Meet Richard and Barbara Harmon. A typical American couple, together for 17 years. But lately things have gotten too predictable and stale. The once loving couple spends their evenings arguing, their marriage quickly unravelling. They visit a marriage counselor to no avail, and when Richard pays a drunken visit to a prostitute (Lee Grant), they split up. But the Harmons find their newly-single lifestyle isn’t going to be easy. Richard meets Jason Robards (All the President’s Men, Julia) who plays matchmaker for his ex-wife Jean Simmons (Elmer Gantry, Spartacus), figuring he won’t have to pay alimony if she’s re-married to Richard. Barbara falls for Big Al (Van Johnson) a car dealer with a mother fixation. but when Barbara and Richard are reunited at a nightclub one evening, they come to the realization that even though they didn’t have a perfect marriage, it was a lot better than their divorce.
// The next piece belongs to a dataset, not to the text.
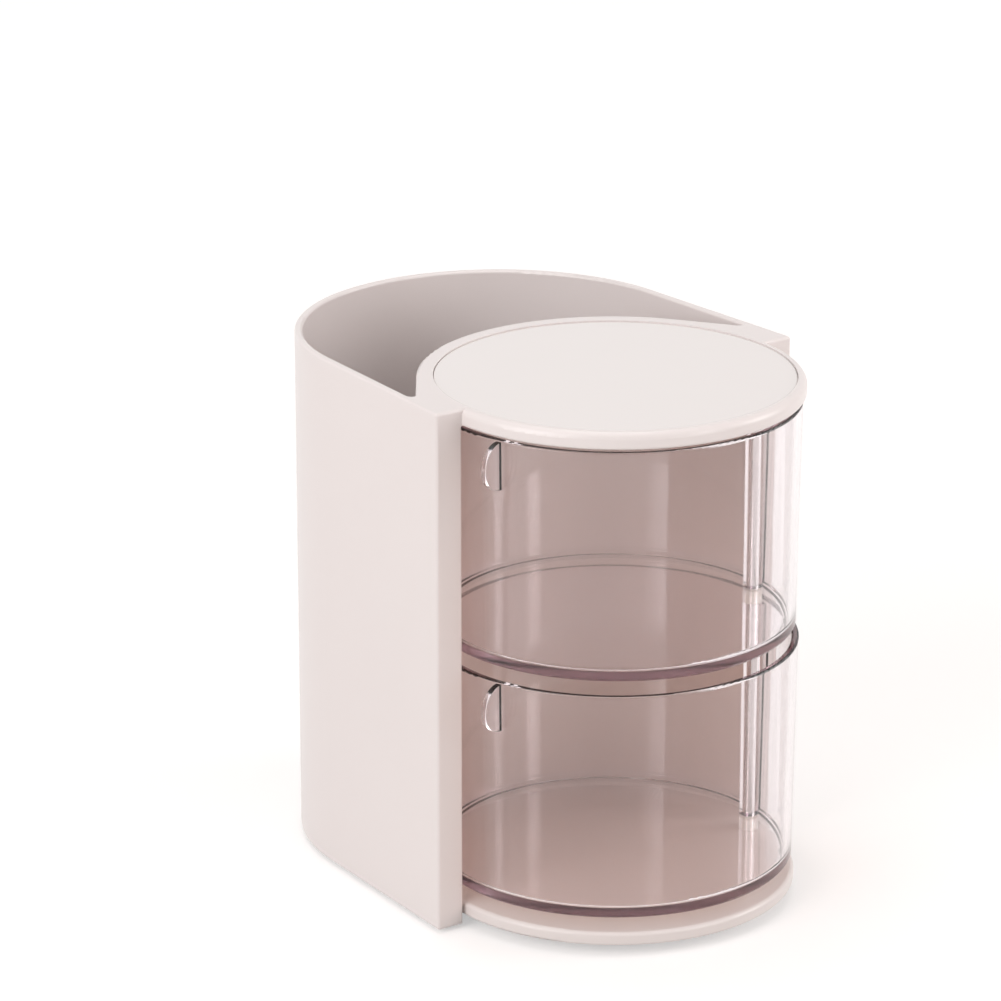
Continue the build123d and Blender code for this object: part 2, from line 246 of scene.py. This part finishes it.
def make_floor():
    """A wide pale floor that shows the object's soft shadow and otherwise goes to white."""
    mesh = bpy.data.meshes.new("floor")
    corners = [(-FLOOR_HALF, -FLOOR_HALF, 0), (FLOOR_HALF, -FLOOR_HALF, 0),
               (FLOOR_HALF, FLOOR_HALF, 0), (-FLOOR_HALF, FLOOR_HALF, 0)]
    mesh.from_pydata(corners, [], [(0, 1, 2, 3)])
    floor = bpy.data.objects.new("floor", mesh)
    bpy.context.scene.collection.objects.link(floor)
    material, tree_nodes, link, output = new_tree("floor")
    diffuse = tree_nodes.new("ShaderNodeBsdfDiffuse")
    speckle = noise(tree_nodes, link, 400, detail=3)
    colour = tinted(tree_nodes, link, speckle, (0.74, 0.73, 0.725), (0.72, 0.71, 0.705))
    link(colour, diffuse.inputs["Color"])
    glow = tree_nodes.new("ShaderNodeEmission")
    glow.inputs["Color"].default_value = (1, 1, 1, 1)
    place = tree_nodes.new("ShaderNodeTexCoord")
    distance = tree_nodes.new("ShaderNodeVectorMath")
    distance.operation = "LENGTH"
    link(place.outputs["Object"], distance.inputs[0])
    rising = spread(tree_nodes, link, distance.outputs["Value"], *FLOOR_LIFT, *FLOOR_FAR)
    lift = math_node(tree_nodes, link, "MULTIPLY", seen_directly(tree_nodes, link), rising)
    link(lift, glow.inputs["Strength"])
    both = tree_nodes.new("ShaderNodeAddShader")
    link(diffuse.outputs[0], both.inputs[0])
    link(glow.outputs[0], both.inputs[1])
    link(both.outputs[0], output.inputs["Surface"])
    floor.data.materials.append(material)


def make_world():
    """Soft ambient light, seen as white where the background shows."""
    world = bpy.data.worlds.new("world")
    bpy.context.scene.world = world
    world.use_nodes = True
    tree_nodes, link = world.node_tree.nodes, world.node_tree.links.new
    tree_nodes.clear()
    output = tree_nodes.new("ShaderNodeOutputWorld")
    ambient = tree_nodes.new("ShaderNodeBackground")
    ambient.inputs["Color"].default_value = (*AMBIENT, 1)
    ambient.inputs["Strength"].default_value = AMBIENT_STRENGTH
    white = tree_nodes.new("ShaderNodeBackground")
    white.inputs["Color"].default_value = (1, 1, 1, 1)
    white.inputs["Strength"].default_value = 1.0
    mix = tree_nodes.new("ShaderNodeMixShader")
    link(seen_directly(tree_nodes, link), mix.inputs["Fac"])
    link(ambient.outputs[0], mix.inputs[1])
    link(white.outputs[0], mix.inputs[2])
    link(mix.outputs[0], output.inputs["Surface"])


def soften(lamp_data):
    """Fade a softbox towards its edges, so that its reflections have no hard border."""
    lamp_data.use_nodes = True
    tree_nodes, link = lamp_data.node_tree.nodes, lamp_data.node_tree.links.new
    tree_nodes.clear()
    where = tree_nodes.new("ShaderNodeNewGeometry")
    parts = tree_nodes.new("ShaderNodeSeparateXYZ")
    link(where.outputs["Parametric"], parts.inputs[0])
    strength = None
    for across in (parts.outputs["X"], parts.outputs["Y"]):
        centred = math_node(tree_nodes, link, "MULTIPLY_ADD", across, 2.0, -1.0)
        square = math_node(tree_nodes, link, "MULTIPLY", centred, centred)
        fade = math_node(tree_nodes, link, "SUBTRACT", 1.0, square)
        strength = fade if strength is None else math_node(tree_nodes, link, "MULTIPLY", strength, fade)
    emission = tree_nodes.new("ShaderNodeEmission")
    link(math_node(tree_nodes, link, "MULTIPLY", strength, FADE_GAIN), emission.inputs["Strength"])
    output = tree_nodes.new("ShaderNodeOutputLight")
    link(emission.outputs[0], output.inputs["Surface"])


def make_lamp(name, place, width, height, watts, colour):
    """A rectangular softbox at place, turned towards LAMP_AIM."""
    data = bpy.data.lights.new(name, "AREA")
    data.shape = "RECTANGLE"
    data.size = width
    data.size_y = height
    data.energy = watts
    data.color = colour
    soften(data)
    lamp = bpy.data.objects.new(name, data)
    bpy.context.scene.collection.objects.link(lamp)
    lamp.location = place
    lamp.rotation_euler = (LAMP_AIM - Vector(place)).to_track_quat("-Z", "Y").to_euler()


# ---------------------------------------------------------------- the object's finishes

finishes = {
    "body": moulded_plastic(
        "body", (0.84, 0.785, 0.775), (0.82, 0.76, 0.75),
        roughness=0.30, coat=0.15, texture_depth=0.000002),
    "base": moulded_plastic(
        "base", (0.83, 0.77, 0.755), (0.81, 0.75, 0.73),
        roughness=0.32, coat=0.15, texture_depth=0.000002),
    "disc": moulded_plastic(
        "disc", (0.84, 0.79, 0.775), (0.83, 0.775, 0.76),
        roughness=0.10, coat=0.6, texture_depth=0.000001),
    "drawer": clear_plastic(
        "drawer", tint=(0.99, 0.975, 0.98), passed=(0.955, 0.925, 0.905),
        thick_tint=(0.76, 0.62, 0.70), density=28),
    "rod": drawn_steel("rod"),
    "spacer": nylon("spacer"),
    "screw": zinc_plate("screw"),
    "foot": rubber("foot"),
}

for node in nodes.values():
    for slot in node.material_slots:
        slot.material = finishes[slot.material.name]

# ---------------------------------------------------------------- scene

make_camera()
make_world()
make_floor()
make_lamp("left", (-1.25, -0.20, 0.65), width=1.2, height=1.1, watts=8.8, colour=(1, 0.985, 0.985))
make_lamp("right", (1.15, -0.75, 0.50), width=0.9, height=1.1, watts=6.8, colour=(1, 0.965, 0.955))
make_lamp("top", (-0.10, 0.10, 1.3), width=1.3, height=1.3, watts=4.5, colour=(1, 1, 1))
make_lamp("front", (0.42, -1.25, 0.40), width=0.28, height=0.9, watts=2.3, colour=(1, 0.95, 0.93))

scene = bpy.context.scene
scene.view_settings.view_transform = "Standard"
# Light goes round many times inside the clear floors and rims of the drawers.
scene.cycles.max_bounces = 24
scene.cycles.glossy_bounces = 16
scene.cycles.transmission_bounces = 24
scene.cycles.transparent_max_bounces = 24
I had wanted to see this movie for years – so long, in fact, that I don’t even remember what the original appeal was. Honestly. Was it because I had seen ‘Divorce – Italian Style’? Was it because I had heard good things about it? Was it because of the premise, which is a dramedy about (and commentary on) the state of modern married life, circa the mid-‘60s?
Who knows? But when I was able to get my grubby little hands on it once and for all, it was an offer that I found hard to resist. And I’m glad that I gave in.
I must admit that I had reservations about the director, Bud Yorkin, as he made very little that catches my eye (or interest) and is also notorious for making one of the worst “Pink Panther” movies ever (featuring Alan Arkin as Inspector Clouseau – instead of Peter Sellers, who was THE Inspector Clouseau until Steve Martin totally crapped all over the series :S). But it worked out this time. Sure there are some editing/pacing issues along the way but, overall, it was nothing too uncommon for the era – and Yorkin mostly let the actors just do their thing.
There are times when he had to coordinate them, however, and the result were surprisingly good. It worked out especially well in the initial sequence when our two protagonists prepare to go to bed; reminiscent of the only scene that actually works in “Inspector Clouseau”, the husband and wife move around each other, opening and closing doors, drawers, cupboards, ….etc., like a well-choreographed dance. It’s actually rather remarkable and it must have been both fun and challenging to put together and perform.
In that respect, Dick Van Dyke and Debbie Reynolds certainly impress – I never would have expected this kind of performance from either of them (though, in all fairness, I know little of their acting abilities; the only other film I’ve seen Reynolds in is in Albert Brooks’ über-underrated ‘Mother’). Overall, the performances are solid, if a little average. But they are fine for the film, even though the material could have been elevated with a duo like Doris Day and Rock Hudson.
All in all, I was very pleased with ‘Divorce American Style’; it’s heavy-handed at times, but the comedy and the drama stand on their own equally well all the while merging into a solid piece.